A 2004 analysis at the Maricopa Community Colleges of the completion rates of students within courses shows the “ facts” of our situation. The course schedule is the most significant factor in our student retention/attrition rates. Because our students are not “captured,” the type of course scheduling they experience is the largest factor in their successful completion rate. The type of course with the lowest successful student completion rate was the traditional, day, full semester with multiple fixed seat times per week.

The differences in successful course completions range from 7 to 29 percentage points between day, full semester, fixed seat time courses, and the other courses that have less fixed seat time requirements. The differences significantly impact enrollment counts, budget, and cost to students.

The primary reasons students do not complete successfully are because of their personal “life interruptions.” The list of “life interruptions” is long. Some of the more common interruptions: students nearly all work and are in jobs that have changing work schedules; all use cars (that are expensive to operate and do breakdown) to commute to a campus because there is minimal public transportation available; most have financial limitations; many have family obligations and interruptions; all are subject to illness; and many have difficulties with their housing arrangements. Today the large majority of students do not have the luxury of complete dedication of their time toward their college courses.
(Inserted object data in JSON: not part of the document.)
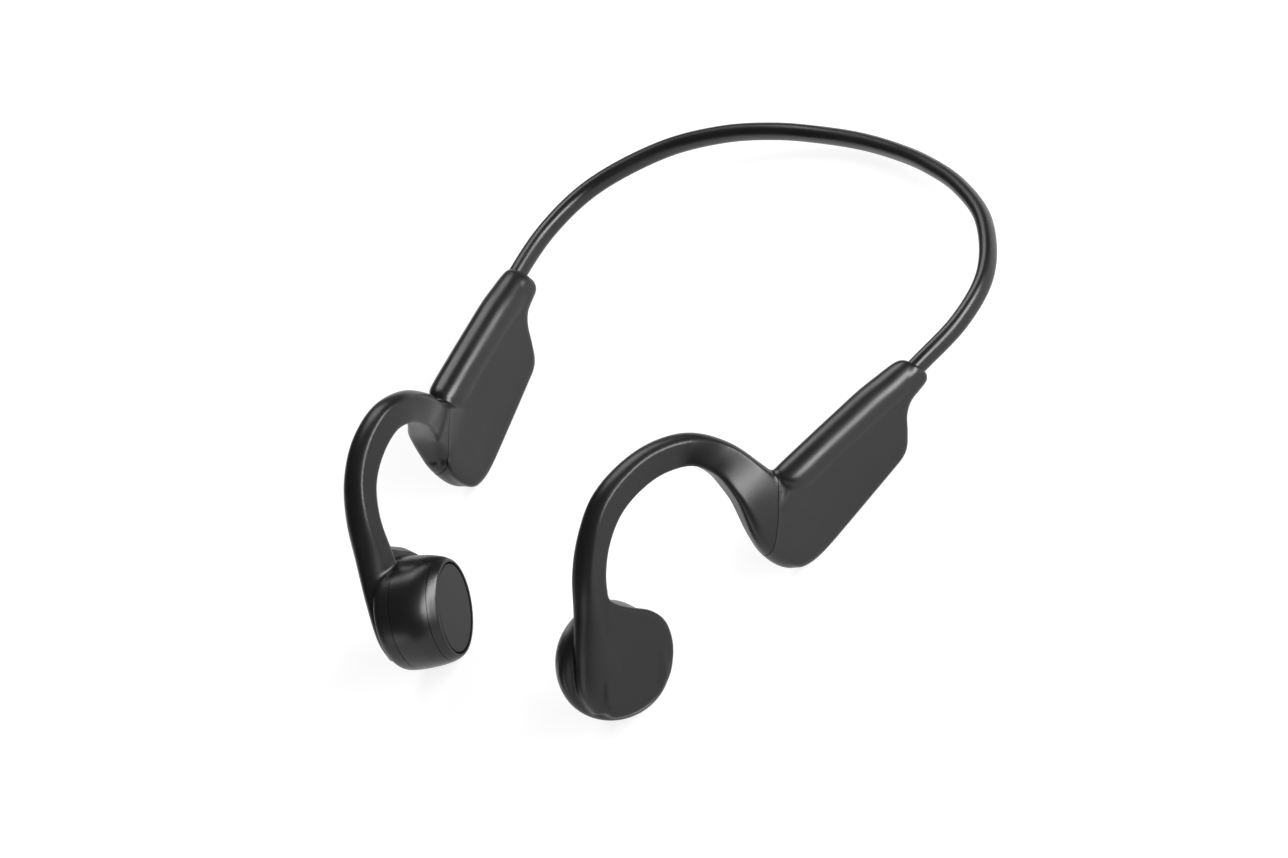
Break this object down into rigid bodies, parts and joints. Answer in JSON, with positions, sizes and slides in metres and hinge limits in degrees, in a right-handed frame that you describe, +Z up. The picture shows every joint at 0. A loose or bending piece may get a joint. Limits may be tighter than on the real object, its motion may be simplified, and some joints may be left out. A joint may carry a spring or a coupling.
{
  "type": "bone conduction headphones",
  "caption": "Bone conduction headphones: a sprung neckband joins slim pods whose ear hooks curve forward to oval transducers with flat contact pads.",
  "frame": {"origin": "middle of the bounding box at floor level, where the pods rest", "axes": "+X towards the wearer's left, +Y backwards to the middle of the neckband, +Z up, away from the surface that the set rests on"},
  "size_m": [0.1698, 0.1698, 0.051],
  "materials": {
    "silicone_skin": "satin",
    "satin_housing": "satin",
    "gloss_housing": "gloss",
    "pad_skin": "matte",
    "spring_wire": "satin",
    "lead": "satin",
    "steel": "brushed",
    "magnet": "plated",
    "copper": "enamelled wire",
    "circuit_board": "solder mask",
    "chip": "moulded",
    "bare_metal": "satin",
    "light_guide": "clear"
  },
  "bodies": {
    "neckband": {"band_back_sleeve": "silicone_skin", "band_back_wire": "spring_wire", "band_back_lead": "lead"},
    "left_arm": {"left_band_sleeve": "silicone_skin", "left_band_wire": "spring_wire", "left_band_lead": "lead", "left_pod_shell": "satin_housing", "left_underside_cover": "satin_housing", "left_ear_hook": "silicone_skin", "left_hook_wire": "spring_wire", "left_hook_lead": "lead", "left_transducer_case": "gloss_housing", "left_transducer_bezel": "gloss_housing", "left_leaf_spring": "steel", "left_magnet_yoke": "steel", "left_magnet": "magnet", "left_pole_plate": "steel", "battery_cell": "bare_metal", "battery_circuit": "circuit_board"},
    "right_arm": {"right_band_sleeve": "silicone_skin", "right_band_wire": "spring_wire", "right_band_lead": "lead", "right_pod_shell": "satin_housing", "right_underside_cover": "satin_housing", "right_ear_hook": "silicone_skin", "right_hook_wire": "spring_wire", "right_hook_lead": "lead", "right_transducer_case": "gloss_housing", "right_transducer_bezel": "gloss_housing", "right_leaf_spring": "steel", "right_magnet_yoke": "steel", "right_magnet": "magnet", "right_pole_plate": "steel", "main_board": "circuit_board", "wireless_module": "bare_metal", "board_screw_1": "steel", "board_screw_2": "steel", "power_switch": "chip", "volume_up_switch": "chip", "volume_down_switch": "chip", "microphone": "steel", "light_guide": "light_guide", "charge_socket": "bare_metal"},
    "left_diaphragm": {"left_contact_pad": "pad_skin", "left_drive_plate": "steel", "left_voice_coil": "copper"},
    "right_diaphragm": {"right_contact_pad": "pad_skin", "right_drive_plate": "steel", "right_voice_coil": "copper"},
    "power_key_body": {"power_key": "satin_housing"},
    "volume_up_key_body": {"volume_up_key": "satin_housing"},
    "volume_down_key_body": {"volume_down_key": "satin_housing"},
    "socket_flap_body": {"socket_flap": "silicone_skin"}
  },
  "joints": [
    {"name": "left_arm_flex", "type": "hinge", "parent": "neckband", "child": "left_arm", "pos_m": [0.07391, 0.05978, 0.00831], "axis": [0, 0, 1], "range_deg": [-4, 12], "stiffness_Nm_per_rad": 1.2},
    {"name": "right_arm_flex", "type": "hinge", "parent": "neckband", "child": "right_arm", "pos_m": [-0.07391, 0.05978, 0.00831], "axis": [0, 0, -1], "range_deg": [-4, 12], "stiffness_Nm_per_rad": 1.2},
    {"name": "left_diaphragm_stroke", "type": "slide", "parent": "left_arm", "child": "left_diaphragm", "axis": [-0.8792, 0.4288, -0.2079], "range_m": [-0.00025, 0.00025], "stiffness_N_per_m": 3000},
    {"name": "right_diaphragm_stroke", "type": "slide", "parent": "right_arm", "child": "right_diaphragm", "axis": [0.8792, 0.4288, -0.2079], "range_m": [-0.00025, 0.00025], "stiffness_N_per_m": 3000},
    {"name": "power_key_press", "type": "slide", "parent": "right_arm", "child": "power_key_body", "axis": [0, 0, 1], "range_m": [0, 0.0005], "stiffness_N_per_m": 1500},
    {"name": "volume_up_key_press", "type": "slide", "parent": "right_arm", "child": "volume_up_key_body", "axis": [0, 0, 1], "range_m": [0, 0.0005], "stiffness_N_per_m": 1500},
    {"name": "volume_down_key_press", "type": "slide", "parent": "right_arm", "child": "volume_down_key_body", "axis": [0, 0, 1], "range_m": [0, 0.0005], "stiffness_N_per_m": 1500},
    {"name": "socket_flap_hinge", "type": "hinge", "parent": "right_arm", "child": "socket_flap_body", "pos_m": [-0.0769, 0.01416, 0.00888], "axis": [0.9715, 0.237, 0], "range_deg": [0, 95]}
  ]
}
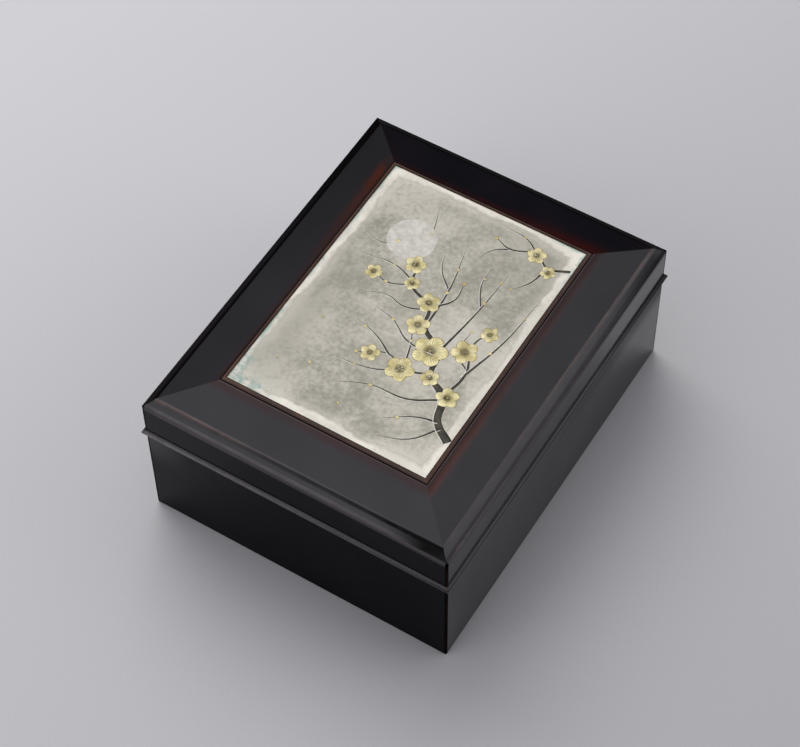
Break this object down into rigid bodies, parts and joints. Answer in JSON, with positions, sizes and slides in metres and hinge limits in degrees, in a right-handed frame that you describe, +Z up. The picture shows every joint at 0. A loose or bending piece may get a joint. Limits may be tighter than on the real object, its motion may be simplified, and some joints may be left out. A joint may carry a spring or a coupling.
{
  "type": "lacquered writing box",
  "caption": "Low rectangular lacquered writing box with a hipped lift-off lid framing a metal plaque, and lift-out trays, inkstone, water dropper and brushes inside.",
  "frame": {"origin": "centre of the box's underside, on the surface it stands on", "axes": "+Z up; +Y along the box's long side, towards its back; +X to the right seen from the front"},
  "size_m": [0.1846, 0.2304, 0.1011],
  "materials": {
    "black_lacquer": "clear lacquer over near-black, polished",
    "inner_lacquer": "dark lacquer with sparse gold sprinkling",
    "brown_lacquer": "worn brown lacquer",
    "plaque_metal": "patinated silver alloy with a pale worn edge",
    "slate": "fine honed slate",
    "dropper_metal": "softly polished, darkened in the corners",
    "gilt_metal": "satin",
    "bamboo": "bare polished bamboo",
    "hair": "dressed goat hair",
    "ink": "dense pressed soot ink",
    "steel": "ground steel",
    "red_wood": "oiled hardwood"
  },
  "bodies": {
    "box": {"body_front_wall": "black_lacquer", "body_right_wall": "black_lacquer", "body_back_wall": "black_lacquer", "body_left_wall": "black_lacquer", "bottom_board": "inner_lacquer", "locating_lip_front": "black_lacquer", "locating_lip_right": "black_lacquer", "locating_lip_back": "black_lacquer", "locating_lip_left": "black_lacquer", "seam_bead_front": "black_lacquer", "seam_bead_right": "black_lacquer", "seam_bead_back": "black_lacquer", "seam_bead_left": "black_lacquer", "board_runner_left": "inner_lacquer", "board_runner_right": "inner_lacquer"},
    "lid": {"lid_front_wall": "black_lacquer", "lid_right_wall": "black_lacquer", "lid_back_wall": "black_lacquer", "lid_left_wall": "black_lacquer", "lid_front_rail": "black_lacquer", "lid_right_rail": "black_lacquer", "lid_back_rail": "black_lacquer", "lid_left_rail": "black_lacquer", "lid_lining": "inner_lacquer", "centre_panel": "black_lacquer", "plaque_moulding_front": "brown_lacquer", "plaque_moulding_right": "brown_lacquer", "plaque_moulding_back": "brown_lacquer", "plaque_moulding_left": "brown_lacquer", "plaque": "plaque_metal"},
    "stone_board": {"inkstone_board": "inner_lacquer"},
    "inkstone": {"inkstone": "slate"},
    "water_dropper": {"dropper_body": "dropper_metal", "dropper_top": "dropper_metal"},
    "left_tray": {"left_tray_floor": "inner_lacquer", "left_tray_left_wall": "inner_lacquer", "left_tray_right_wall": "inner_lacquer", "left_tray_front_wall": "inner_lacquer", "left_tray_back_wall": "inner_lacquer", "left_tray_rests": "inner_lacquer"},
    "right_tray": {"right_tray_floor": "inner_lacquer", "right_tray_left_wall": "inner_lacquer", "right_tray_right_wall": "inner_lacquer", "right_tray_front_wall": "inner_lacquer", "right_tray_back_wall": "inner_lacquer", "right_tray_rests": "inner_lacquer"},
    "large_brush": {"large_brush_shaft": "bamboo", "large_brush_collar": "gilt_metal", "large_brush_hair": "hair"},
    "large_cap": {"large_brush_cap": "bamboo"},
    "small_brush": {"small_brush_shaft": "bamboo", "small_brush_collar": "gilt_metal", "small_brush_hair": "hair"},
    "small_cap": {"small_brush_cap": "bamboo"},
    "ink_stick": {"ink_stick": "ink"},
    "paper_knife": {"knife_handle": "red_wood", "knife_blade": "steel"},
    "awl": {"awl_handle": "red_wood", "awl_needle": "steel"}
  },
  "joints": [
    {"name": "lid_lift", "type": "slide", "parent": "box", "child": "lid", "axis": [0, 0, 1], "range_m": [0, 0.18]},
    {"name": "stone_board_lift", "type": "slide", "parent": "box", "child": "stone_board", "axis": [0, 0, 1], "range_m": [0, 0.045]},
    {"name": "inkstone_lift", "type": "slide", "parent": "stone_board", "child": "inkstone", "axis": [0, 0, 1], "range_m": [0, 0.036]},
    {"name": "water_dropper_lift", "type": "slide", "parent": "stone_board", "child": "water_dropper", "axis": [0, 0, 1], "range_m": [0, 0.036]},
    {"name": "left_tray_lift", "type": "slide", "parent": "stone_board", "child": "left_tray", "axis": [0, 0, 1], "range_m": [0, 0.036]},
    {"name": "right_tray_lift", "type": "slide", "parent": "stone_board", "child": "right_tray", "axis": [0, 0, 1], "range_m": [0, 0.036]},
    {"name": "large_brush_lift", "type": "slide", "parent": "left_tray", "child": "large_brush", "axis": [0, 0, 1], "range_m": [0, 0.036]},
    {"name": "small_brush_lift", "type": "slide", "parent": "left_tray", "child": "small_brush", "axis": [0, 0, 1], "range_m": [0, 0.036]},
    {"name": "ink_stick_lift", "type": "slide", "parent": "right_tray", "child": "ink_stick", "axis": [0, 0, 1], "range_m": [0, 0.036]},
    {"name": "paper_knife_lift", "type": "slide", "parent": "right_tray", "child": "paper_knife", "axis": [0, 0, 1], "range_m": [0, 0.036]},
    {"name": "awl_lift", "type": "slide", "parent": "right_tray", "child": "awl", "axis": [0, 0, 1], "range_m": [0, 0.036]},
    {"name": "large_cap_slide", "type": "slide", "parent": "large_brush", "child": "large_cap", "axis": [0, 1, 0], "range_m": [0, 0.0426]},
    {"name": "small_cap_slide", "type": "slide", "parent": "small_brush", "child": "small_cap", "axis": [0, 1, 0], "range_m": [0, 0.0426]}
  ],
  "couplings": [
    {"joint": "stone_board_lift", "follows": "lid_lift", "ratio": 0.25},
    {"joint": "inkstone_lift", "follows": "lid_lift", "ratio": 0.2},
    {"joint": "water_dropper_lift", "follows": "lid_lift", "ratio": 0.2},
    {"joint": "left_tray_lift", "follows": "lid_lift", "ratio": 0.2},
    {"joint": "right_tray_lift", "follows": "lid_lift", "ratio": 0.2},
    {"joint": "large_brush_lift", "follows": "lid_lift", "ratio": 0.2},
    {"joint": "small_brush_lift", "follows": "lid_lift", "ratio": 0.2},
    {"joint": "ink_stick_lift", "follows": "lid_lift", "ratio": 0.2},
    {"joint": "paper_knife_lift", "follows": "lid_lift", "ratio": 0.2},
    {"joint": "awl_lift", "follows": "lid_lift", "ratio": 0.2}
  ]
}
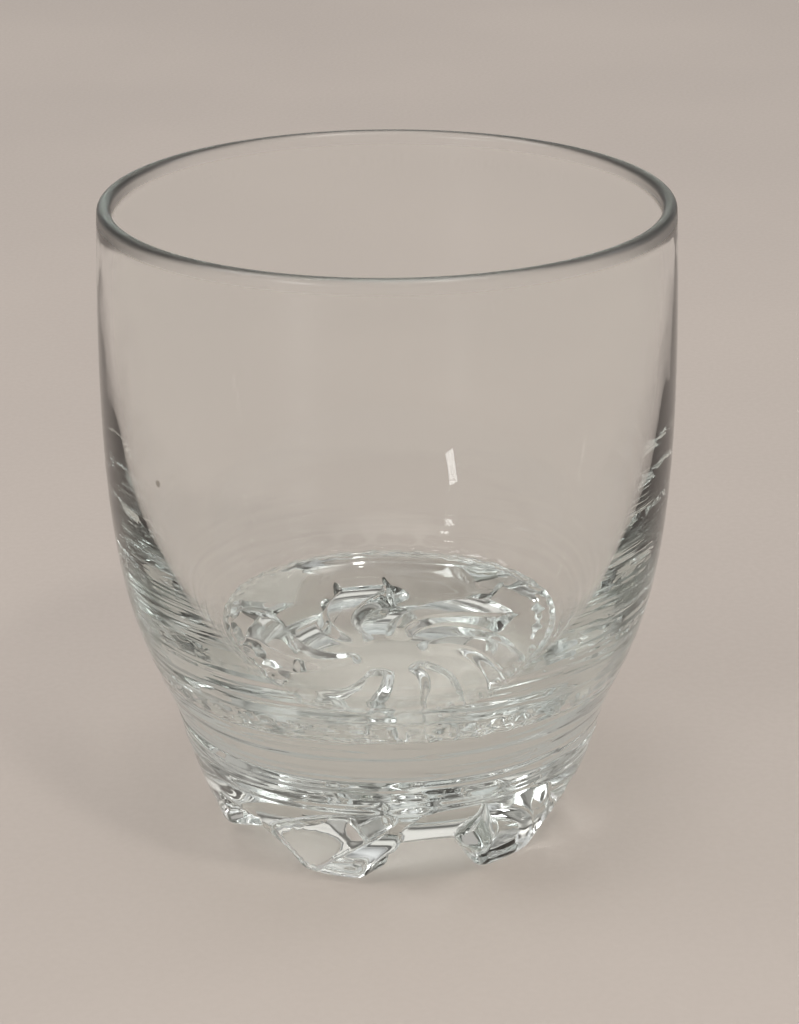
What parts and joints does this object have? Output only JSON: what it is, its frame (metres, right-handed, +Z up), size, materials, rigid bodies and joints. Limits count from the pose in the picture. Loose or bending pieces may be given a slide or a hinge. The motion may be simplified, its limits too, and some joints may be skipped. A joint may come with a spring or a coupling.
{
  "type": "pressed glass tumbler",
  "caption": "Clear pressed-glass tumbler: a plain barrel-shaped cup on a thick base, with channels that swirl out under the base and open as arches between rounded feet.",
  "frame": {"origin": "middle of the base, at the height of the table that the feet stand on", "axes": "+Z up along the cup's axis of revolution, out of its mouth; +X and +Y lie in the table plane, and the first foot lies 11 degrees from +X towards +Y"},
  "size_m": [0.078, 0.078, 0.09],
  "materials": {
    "clear_glass": "gloss"
  },
  "bodies": {
    "root": {"tumbler": "clear_glass"}
  },
  "joints": []
}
The longer and more fixed the classroom schedule is, the greater probability exists that students will encounter a life interruption that disrupts their learning experience. Colleges agonize over retention and attrition rates of students and generally recognize the life interruption issue and implement some interventions and new programs as solutions. However, the most effective solution of making the course schedule more flexible is seldom proposed.

It is important to note that advisement is often criticized as the problem. However, less than 1 percent of the students dropped a course because of poor advisement, 7 percent because of academic difficulties, and only 3 percent because of a too-heavy academic load. Mandatory placement and rigorous course pre-requisites are commonly thought of as major solutions to course retention. However, only 10 percent of students who dropped may have been aided by such strategies.

Life interruptions as reflected in the reasons of excessive absences, work schedule change, personal issues, family problems, health, transportation, housing moves, and the like were 65 percent of the reasons for students dropping a course.

If we are to be student centered, we must overcome one of the older designs of higher education and move toward course redesign that gives greater time flexibility from the student’s viewpoint. One of the promising strategies for new course redesign is the hybrid or blended format. A growing body of national research shows that replacing some of the fixed seat time in a course with technology-delivered content and building physical spaces for social learning leads to improved learning, greater student completion rates, lower costs to the student and to the college, and greater flexibility for students who are not “captured” on a campus.

In summary, first let’s begin the process to greater student success by understanding who our students really are and the incompatibility of our course scheduling with their life interruptions. Second, let’s look at new formats for our courses that reduce the amount of fixed seat time requirements and still increase the learning experience.